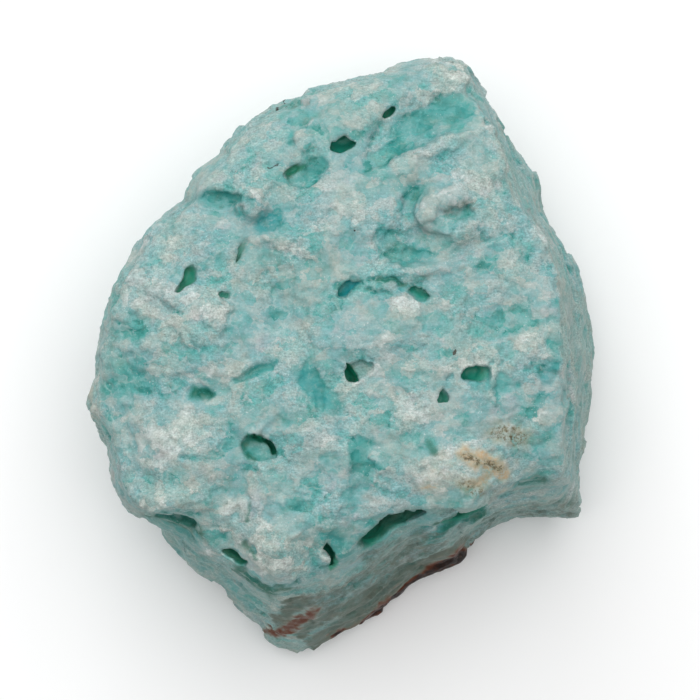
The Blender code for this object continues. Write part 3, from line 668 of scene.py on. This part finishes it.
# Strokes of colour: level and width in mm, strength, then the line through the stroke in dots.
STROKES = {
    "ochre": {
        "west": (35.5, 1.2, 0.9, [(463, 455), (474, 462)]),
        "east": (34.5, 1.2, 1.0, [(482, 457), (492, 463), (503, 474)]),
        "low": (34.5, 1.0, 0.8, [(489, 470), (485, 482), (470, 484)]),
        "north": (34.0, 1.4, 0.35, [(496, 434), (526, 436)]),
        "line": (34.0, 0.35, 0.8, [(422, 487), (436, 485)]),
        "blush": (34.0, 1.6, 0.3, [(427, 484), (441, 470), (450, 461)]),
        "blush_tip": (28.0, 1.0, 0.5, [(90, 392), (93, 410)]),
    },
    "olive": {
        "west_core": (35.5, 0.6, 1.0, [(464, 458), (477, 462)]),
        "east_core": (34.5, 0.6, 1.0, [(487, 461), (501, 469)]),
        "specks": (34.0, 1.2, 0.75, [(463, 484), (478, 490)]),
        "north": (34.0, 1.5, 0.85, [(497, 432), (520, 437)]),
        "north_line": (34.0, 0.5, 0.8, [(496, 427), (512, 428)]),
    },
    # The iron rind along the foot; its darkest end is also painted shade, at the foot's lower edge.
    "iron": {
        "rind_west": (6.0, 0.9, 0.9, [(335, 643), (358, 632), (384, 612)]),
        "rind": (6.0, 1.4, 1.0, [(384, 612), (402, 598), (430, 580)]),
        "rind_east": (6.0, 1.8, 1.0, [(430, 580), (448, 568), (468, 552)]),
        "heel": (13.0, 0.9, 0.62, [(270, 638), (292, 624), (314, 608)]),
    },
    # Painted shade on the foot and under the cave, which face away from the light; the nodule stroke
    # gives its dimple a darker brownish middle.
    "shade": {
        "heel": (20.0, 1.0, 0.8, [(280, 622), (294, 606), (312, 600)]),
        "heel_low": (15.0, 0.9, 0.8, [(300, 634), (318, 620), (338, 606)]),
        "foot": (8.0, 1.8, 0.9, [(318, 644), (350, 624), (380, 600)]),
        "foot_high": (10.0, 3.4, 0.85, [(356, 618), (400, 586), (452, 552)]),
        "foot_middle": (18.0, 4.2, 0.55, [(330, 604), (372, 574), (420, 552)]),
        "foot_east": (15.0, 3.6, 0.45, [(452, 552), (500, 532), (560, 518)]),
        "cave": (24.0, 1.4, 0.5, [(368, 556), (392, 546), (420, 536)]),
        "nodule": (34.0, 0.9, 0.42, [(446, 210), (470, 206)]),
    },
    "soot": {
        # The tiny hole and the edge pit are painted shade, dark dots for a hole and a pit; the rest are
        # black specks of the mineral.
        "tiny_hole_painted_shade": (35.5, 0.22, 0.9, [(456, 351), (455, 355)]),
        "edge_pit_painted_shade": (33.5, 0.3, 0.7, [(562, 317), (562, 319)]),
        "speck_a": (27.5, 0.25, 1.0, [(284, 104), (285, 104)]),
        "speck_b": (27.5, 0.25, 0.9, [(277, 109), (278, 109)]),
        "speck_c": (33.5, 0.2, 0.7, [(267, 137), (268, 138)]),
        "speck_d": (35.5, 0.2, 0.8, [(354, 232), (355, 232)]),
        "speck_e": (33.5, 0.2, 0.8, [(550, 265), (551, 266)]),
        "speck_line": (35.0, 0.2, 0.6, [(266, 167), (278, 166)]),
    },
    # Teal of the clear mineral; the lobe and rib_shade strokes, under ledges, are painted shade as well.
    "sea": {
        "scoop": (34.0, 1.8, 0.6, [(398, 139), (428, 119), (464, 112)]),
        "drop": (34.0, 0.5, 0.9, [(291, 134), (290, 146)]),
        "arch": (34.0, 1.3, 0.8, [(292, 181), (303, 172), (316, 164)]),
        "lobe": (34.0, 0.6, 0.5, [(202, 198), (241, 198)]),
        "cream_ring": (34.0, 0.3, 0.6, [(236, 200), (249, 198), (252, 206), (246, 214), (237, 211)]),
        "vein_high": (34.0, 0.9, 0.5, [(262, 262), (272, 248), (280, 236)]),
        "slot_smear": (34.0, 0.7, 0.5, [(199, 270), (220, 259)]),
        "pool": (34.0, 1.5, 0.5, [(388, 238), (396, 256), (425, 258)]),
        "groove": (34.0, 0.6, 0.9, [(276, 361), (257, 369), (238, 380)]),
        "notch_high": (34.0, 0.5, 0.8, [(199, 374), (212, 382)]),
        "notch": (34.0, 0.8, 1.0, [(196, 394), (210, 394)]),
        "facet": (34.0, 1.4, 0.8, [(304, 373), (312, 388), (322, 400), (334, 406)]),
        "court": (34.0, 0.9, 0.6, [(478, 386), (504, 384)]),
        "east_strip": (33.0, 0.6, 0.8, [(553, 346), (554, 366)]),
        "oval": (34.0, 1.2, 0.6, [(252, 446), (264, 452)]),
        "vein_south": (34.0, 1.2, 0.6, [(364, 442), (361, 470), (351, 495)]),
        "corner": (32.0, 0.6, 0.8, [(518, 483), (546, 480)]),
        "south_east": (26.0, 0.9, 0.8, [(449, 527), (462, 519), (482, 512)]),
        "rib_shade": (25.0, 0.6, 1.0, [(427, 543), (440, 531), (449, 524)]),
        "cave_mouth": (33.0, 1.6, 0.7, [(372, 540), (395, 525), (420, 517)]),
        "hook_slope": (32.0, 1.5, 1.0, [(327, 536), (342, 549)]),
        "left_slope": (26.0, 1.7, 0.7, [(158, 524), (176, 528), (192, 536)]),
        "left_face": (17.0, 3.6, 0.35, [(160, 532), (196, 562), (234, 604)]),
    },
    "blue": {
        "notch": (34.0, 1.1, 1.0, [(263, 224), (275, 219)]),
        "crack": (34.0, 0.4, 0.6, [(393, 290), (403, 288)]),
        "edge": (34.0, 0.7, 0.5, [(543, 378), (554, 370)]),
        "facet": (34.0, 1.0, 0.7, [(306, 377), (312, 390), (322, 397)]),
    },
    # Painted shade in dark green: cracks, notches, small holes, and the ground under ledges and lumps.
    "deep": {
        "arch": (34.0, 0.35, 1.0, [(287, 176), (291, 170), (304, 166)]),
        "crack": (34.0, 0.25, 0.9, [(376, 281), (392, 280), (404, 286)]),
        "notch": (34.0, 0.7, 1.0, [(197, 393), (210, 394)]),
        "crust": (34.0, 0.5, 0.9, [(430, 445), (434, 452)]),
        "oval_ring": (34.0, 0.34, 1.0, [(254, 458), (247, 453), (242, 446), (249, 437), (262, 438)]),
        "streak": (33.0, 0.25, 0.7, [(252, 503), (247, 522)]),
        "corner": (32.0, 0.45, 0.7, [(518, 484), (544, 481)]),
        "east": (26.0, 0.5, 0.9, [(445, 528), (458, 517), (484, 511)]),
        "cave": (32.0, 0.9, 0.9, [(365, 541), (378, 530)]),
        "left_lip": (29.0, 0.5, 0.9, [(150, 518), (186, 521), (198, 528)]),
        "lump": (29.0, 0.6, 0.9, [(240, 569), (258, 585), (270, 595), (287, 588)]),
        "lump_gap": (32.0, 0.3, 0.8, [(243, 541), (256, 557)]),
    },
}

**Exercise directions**
Each line above must be reproduced exactly as it stands.

**Problem solution**
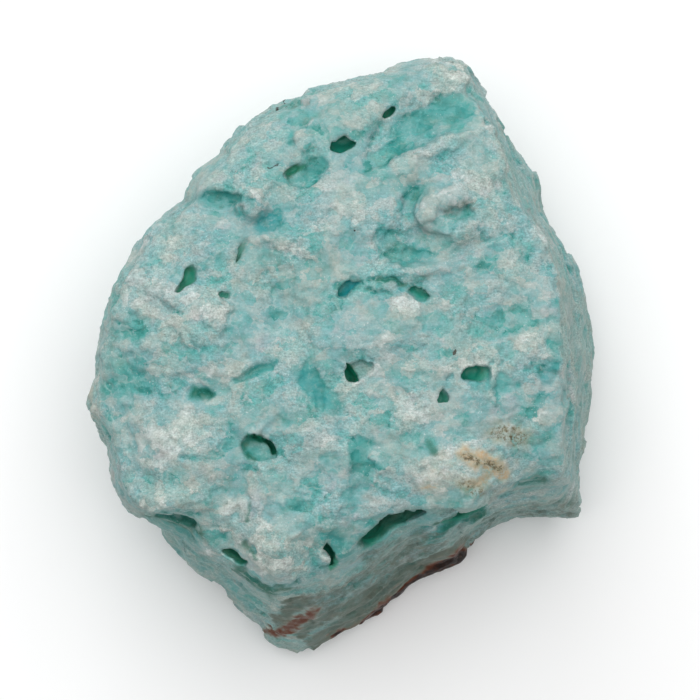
The Blender code for this object continues. Write part 3, from line 668 of scene.py on. This part finishes it.
# Strokes of colour: level and width in mm, strength, then the line through the stroke in dots.
STROKES = {
    "ochre": {
        "west": (35.5, 1.2, 0.9, [(463, 455), (474, 462)]),
        "east": (34.5, 1.2, 1.0, [(482, 457), (492, 463), (503, 474)]),
        "low": (34.5, 1.0, 0.8, [(489, 470), (485, 482), (470, 484)]),
        "north": (34.0, 1.4, 0.35, [(496, 434), (526, 436)]),
        "line": (34.0, 0.35, 0.8, [(422, 487), (436, 485)]),
        "blush": (34.0, 1.6, 0.3, [(427, 484), (441, 470), (450, 461)]),
        "blush_tip": (28.0, 1.0, 0.5, [(90, 392), (93, 410)]),
    },
    "olive": {
        "west_core": (35.5, 0.6, 1.0, [(464, 458), (477, 462)]),
        "east_core": (34.5, 0.6, 1.0, [(487, 461), (501, 469)]),
        "specks": (34.0, 1.2, 0.75, [(463, 484), (478, 490)]),
        "north": (34.0, 1.5, 0.85, [(497, 432), (520, 437)]),
        "north_line": (34.0, 0.5, 0.8, [(496, 427), (512, 428)]),
    },
    # The iron rind along the foot; its darkest end is also painted shade, at the foot's lower edge.
    "iron": {
        "rind_west": (6.0, 0.9, 0.9, [(335, 643), (358, 632), (384, 612)]),
        "rind": (6.0, 1.4, 1.0, [(384, 612), (402, 598), (430, 580)]),
        "rind_east": (6.0, 1.8, 1.0, [(430, 580), (448, 568), (468, 552)]),
        "heel": (13.0, 0.9, 0.62, [(270, 638), (292, 624), (314, 608)]),
    },
    # Painted shade on the foot and under the cave, which face away from the light; the nodule stroke
    # gives its dimple a darker brownish middle.
    "shade": {
        "heel": (20.0, 1.0, 0.8, [(280, 622), (294, 606), (312, 600)]),
        "heel_low": (15.0, 0.9, 0.8, [(300, 634), (318, 620), (338, 606)]),
        "foot": (8.0, 1.8, 0.9, [(318, 644), (350, 624), (380, 600)]),
        "foot_high": (10.0, 3.4, 0.85, [(356, 618), (400, 586), (452, 552)]),
        "foot_middle": (18.0, 4.2, 0.55, [(330, 604), (372, 574), (420, 552)]),
        "foot_east": (15.0, 3.6, 0.45, [(452, 552), (500, 532), (560, 518)]),
        "cave": (24.0, 1.4, 0.5, [(368, 556), (392, 546), (420, 536)]),
        "nodule": (34.0, 0.9, 0.42, [(446, 210), (470, 206)]),
    },
    "soot": {
        # The tiny hole and the edge pit are painted shade, dark dots for a hole and a pit; the rest are
        # black specks of the mineral.
        "tiny_hole_painted_shade": (35.5, 0.22, 0.9, [(456, 351), (455, 355)]),
        "edge_pit_painted_shade": (33.5, 0.3, 0.7, [(562, 317), (562, 319)]),
        "speck_a": (27.5, 0.25, 1.0, [(284, 104), (285, 104)]),
        "speck_b": (27.5, 0.25, 0.9, [(277, 109), (278, 109)]),
        "speck_c": (33.5, 0.2, 0.7, [(267, 137), (268, 138)]),
        "speck_d": (35.5, 0.2, 0.8, [(354, 232), (355, 232)]),
        "speck_e": (33.5, 0.2, 0.8, [(550, 265), (551, 266)]),
        "speck_line": (35.0, 0.2, 0.6, [(266, 167), (278, 166)]),
    },
    # Teal of the clear mineral; the lobe and rib_shade strokes, under ledges, are painted shade as well.
    "sea": {
        "scoop": (34.0, 1.8, 0.6, [(398, 139), (428, 119), (464, 112)]),
        "drop": (34.0, 0.5, 0.9, [(291, 134), (290, 146)]),
        "arch": (34.0, 1.3, 0.8, [(292, 181), (303, 172), (316, 164)]),
        "lobe": (34.0, 0.6, 0.5, [(202, 198), (241, 198)]),
        "cream_ring": (34.0, 0.3, 0.6, [(236, 200), (249, 198), (252, 206), (246, 214), (237, 211)]),
        "vein_high": (34.0, 0.9, 0.5, [(262, 262), (272, 248), (280, 236)]),
        "slot_smear": (34.0, 0.7, 0.5, [(199, 270), (220, 259)]),
        "pool": (34.0, 1.5, 0.5, [(388, 238), (396, 256), (425, 258)]),
        "groove": (34.0, 0.6, 0.9, [(276, 361), (257, 369), (238, 380)]),
        "notch_high": (34.0, 0.5, 0.8, [(199, 374), (212, 382)]),
        "notch": (34.0, 0.8, 1.0, [(196, 394), (210, 394)]),
        "facet": (34.0, 1.4, 0.8, [(304, 373), (312, 388), (322, 400), (334, 406)]),
        "court": (34.0, 0.9, 0.6, [(478, 386), (504, 384)]),
        "east_strip": (33.0, 0.6, 0.8, [(553, 346), (554, 366)]),
        "oval": (34.0, 1.2, 0.6, [(252, 446), (264, 452)]),
        "vein_south": (34.0, 1.2, 0.6, [(364, 442), (361, 470), (351, 495)]),
        "corner": (32.0, 0.6, 0.8, [(518, 483), (546, 480)]),
        "south_east": (26.0, 0.9, 0.8, [(449, 527), (462, 519), (482, 512)]),
        "rib_shade": (25.0, 0.6, 1.0, [(427, 543), (440, 531), (449, 524)]),
        "cave_mouth": (33.0, 1.6, 0.7, [(372, 540), (395, 525), (420, 517)]),
        "hook_slope": (32.0, 1.5, 1.0, [(327, 536), (342, 549)]),
        "left_slope": (26.0, 1.7, 0.7, [(158, 524), (176, 528), (192, 536)]),
        "left_face": (17.0, 3.6, 0.35, [(160, 532), (196, 562), (234, 604)]),
    },
    "blue": {
        "notch": (34.0, 1.1, 1.0, [(263, 224), (275, 219)]),
        "crack": (34.0, 0.4, 0.6, [(393, 290), (403, 288)]),
        "edge": (34.0, 0.7, 0.5, [(543, 378), (554, 370)]),
        "facet": (34.0, 1.0, 0.7, [(306, 377), (312, 390), (322, 397)]),
    },
    # Painted shade in dark green: cracks, notches, small holes, and the ground under ledges and lumps.
    "deep": {
        "arch": (34.0, 0.35, 1.0, [(287, 176), (291, 170), (304, 166)]),
        "crack": (34.0, 0.25, 0.9, [(376, 281), (392, 280), (404, 286)]),
        "notch": (34.0, 0.7, 1.0, [(197, 393), (210, 394)]),
        "crust": (34.0, 0.5, 0.9, [(430, 445), (434, 452)]),
        "oval_ring": (34.0, 0.34, 1.0, [(254, 458), (247, 453), (242, 446), (249, 437), (262, 438)]),
        "streak": (33.0, 0.25, 0.7, [(252, 503), (247, 522)]),
        "corner": (32.0, 0.45, 0.7, [(518, 484), (544, 481)]),
        "east": (26.0, 0.5, 0.9, [(445, 528), (458, 517), (484, 511)]),
        "cave": (32.0, 0.9, 0.9, [(365, 541), (378, 530)]),
        "left_lip": (29.0, 0.5, 0.9, [(150, 518), (186, 521), (198, 528)]),
        "lump": (29.0, 0.6, 0.9, [(240, 569), (258, 585), (270, 595), (287, 588)]),
        "lump_gap": (32.0, 0.3, 0.8, [(243, 541), (256, 557)]),
    },
}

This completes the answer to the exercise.